▶ **Instructions for the task**
Write the material out again exactly as it stands.
#### Raw data
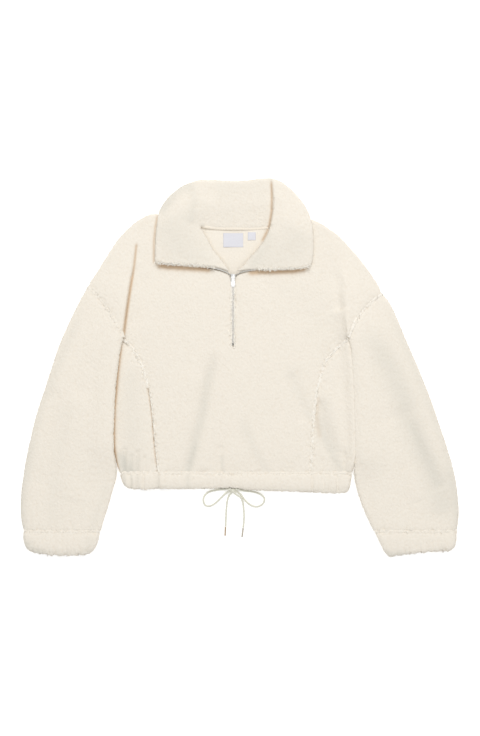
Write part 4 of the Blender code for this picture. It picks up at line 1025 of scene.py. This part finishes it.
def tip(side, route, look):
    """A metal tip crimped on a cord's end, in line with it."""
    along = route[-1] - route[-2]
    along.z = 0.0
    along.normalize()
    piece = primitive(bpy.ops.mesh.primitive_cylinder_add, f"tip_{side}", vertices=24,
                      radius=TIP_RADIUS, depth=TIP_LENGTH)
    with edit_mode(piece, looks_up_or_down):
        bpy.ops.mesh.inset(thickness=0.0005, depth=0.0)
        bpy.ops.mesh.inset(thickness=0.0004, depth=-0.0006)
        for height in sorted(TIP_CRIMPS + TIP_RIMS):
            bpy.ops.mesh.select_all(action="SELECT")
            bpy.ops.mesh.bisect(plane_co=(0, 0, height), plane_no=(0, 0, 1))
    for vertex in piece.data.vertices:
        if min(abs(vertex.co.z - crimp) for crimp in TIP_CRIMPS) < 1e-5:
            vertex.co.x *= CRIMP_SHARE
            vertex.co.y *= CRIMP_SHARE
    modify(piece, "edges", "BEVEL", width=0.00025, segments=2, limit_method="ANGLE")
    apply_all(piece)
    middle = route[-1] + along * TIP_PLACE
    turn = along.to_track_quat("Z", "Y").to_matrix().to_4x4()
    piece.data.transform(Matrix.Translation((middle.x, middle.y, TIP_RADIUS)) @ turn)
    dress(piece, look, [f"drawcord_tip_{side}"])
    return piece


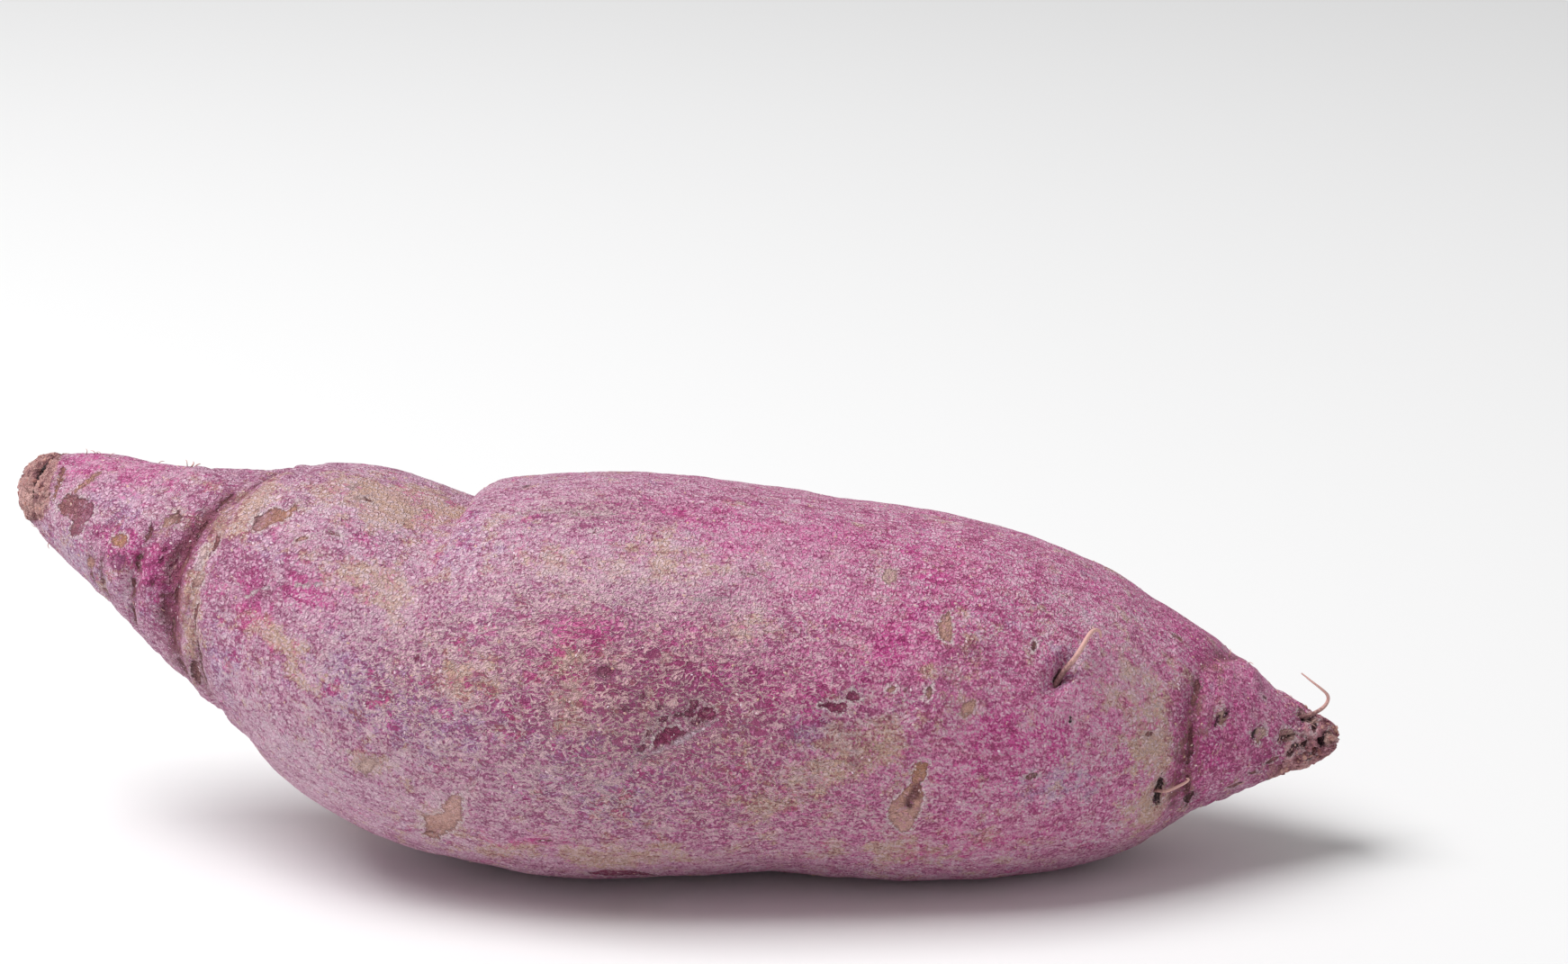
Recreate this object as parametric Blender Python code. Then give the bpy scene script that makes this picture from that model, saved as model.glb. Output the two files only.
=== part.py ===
########
▶ **Task answer**
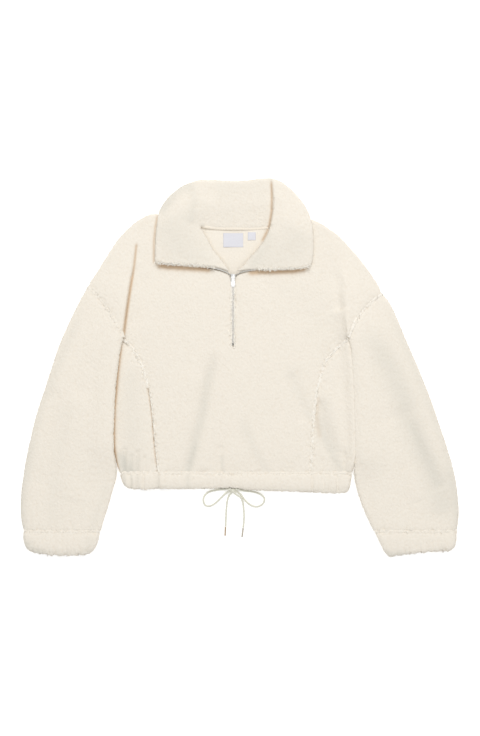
Write part 4 of the Blender code for this picture. It picks up at line 1025 of scene.py. This part finishes it.
def tip(side, route, look):
    """A metal tip crimped on a cord's end, in line with it."""
    along = route[-1] - route[-2]
    along.z = 0.0
    along.normalize()
    piece = primitive(bpy.ops.mesh.primitive_cylinder_add, f"tip_{side}", vertices=24,
                      radius=TIP_RADIUS, depth=TIP_LENGTH)
    with edit_mode(piece, looks_up_or_down):
        bpy.ops.mesh.inset(thickness=0.0005, depth=0.0)
        bpy.ops.mesh.inset(thickness=0.0004, depth=-0.0006)
        for height in sorted(TIP_CRIMPS + TIP_RIMS):
            bpy.ops.mesh.select_all(action="SELECT")
            bpy.ops.mesh.bisect(plane_co=(0, 0, height), plane_no=(0, 0, 1))
    for vertex in piece.data.vertices:
        if min(abs(vertex.co.z - crimp) for crimp in TIP_CRIMPS) < 1e-5:
            vertex.co.x *= CRIMP_SHARE
            vertex.co.y *= CRIMP_SHARE
    modify(piece, "edges", "BEVEL", width=0.00025, segments=2, limit_method="ANGLE")
    apply_all(piece)
    middle = route[-1] + along * TIP_PLACE
    turn = along.to_track_quat("Z", "Y").to_matrix().to_4x4()
    piece.data.transform(Matrix.Translation((middle.x, middle.y, TIP_RADIUS)) @ turn)
    dress(piece, look, [f"drawcord_tip_{side}"])
    return piece


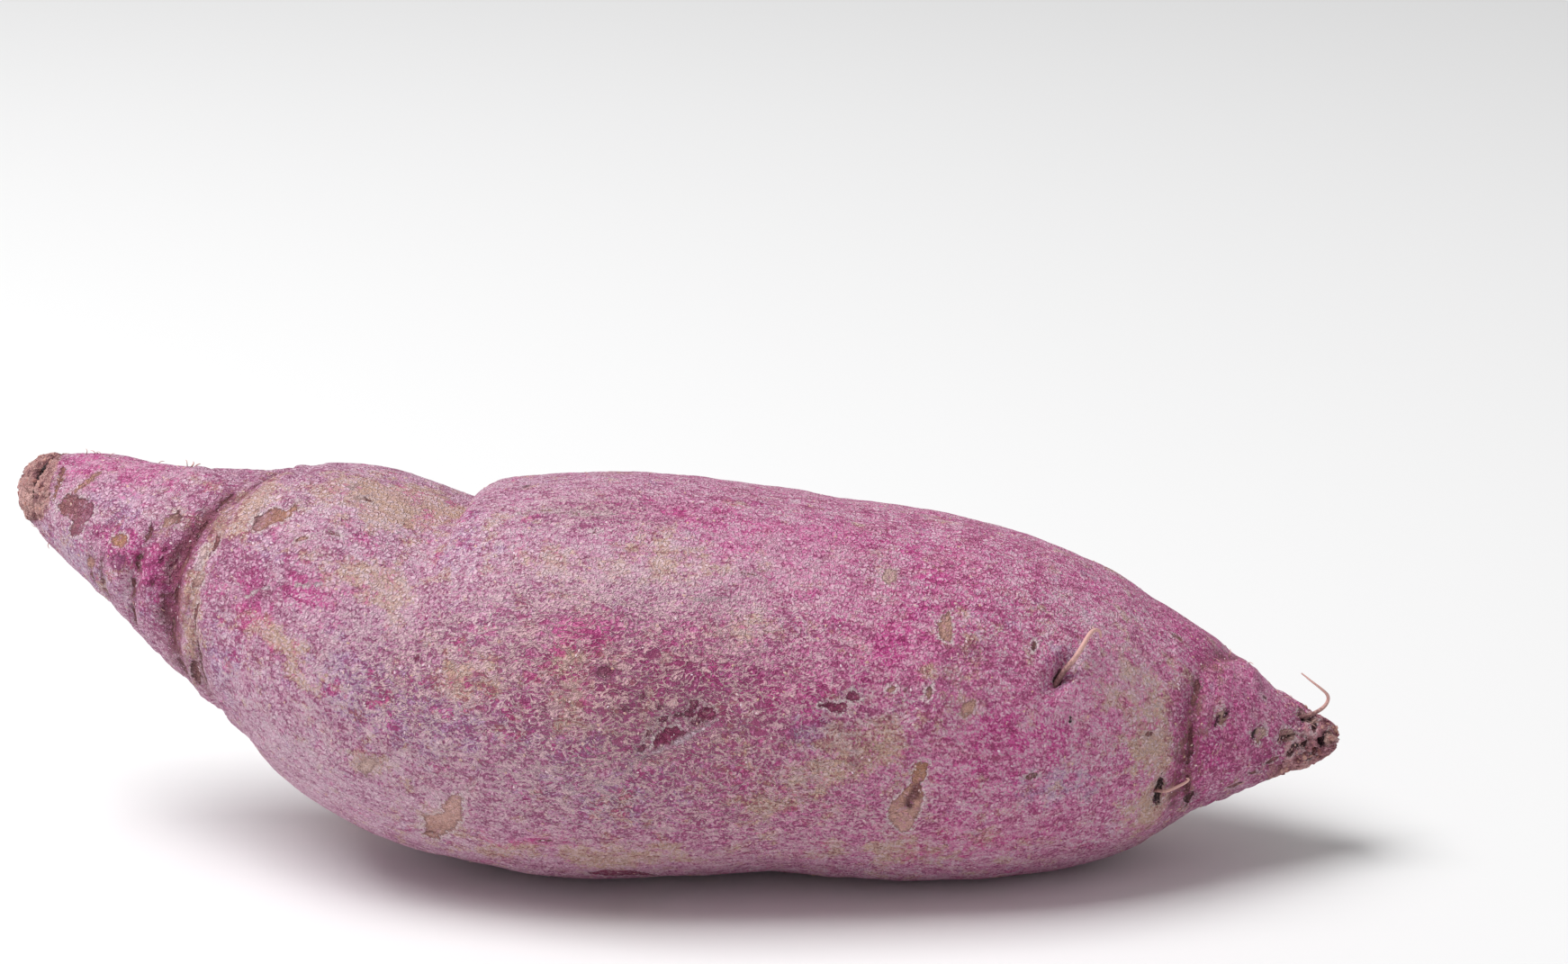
Recreate this object as parametric Blender Python code. Then give the bpy scene script that makes this picture from that model, saved as model.glb. Output the two files only.
=== part.py ===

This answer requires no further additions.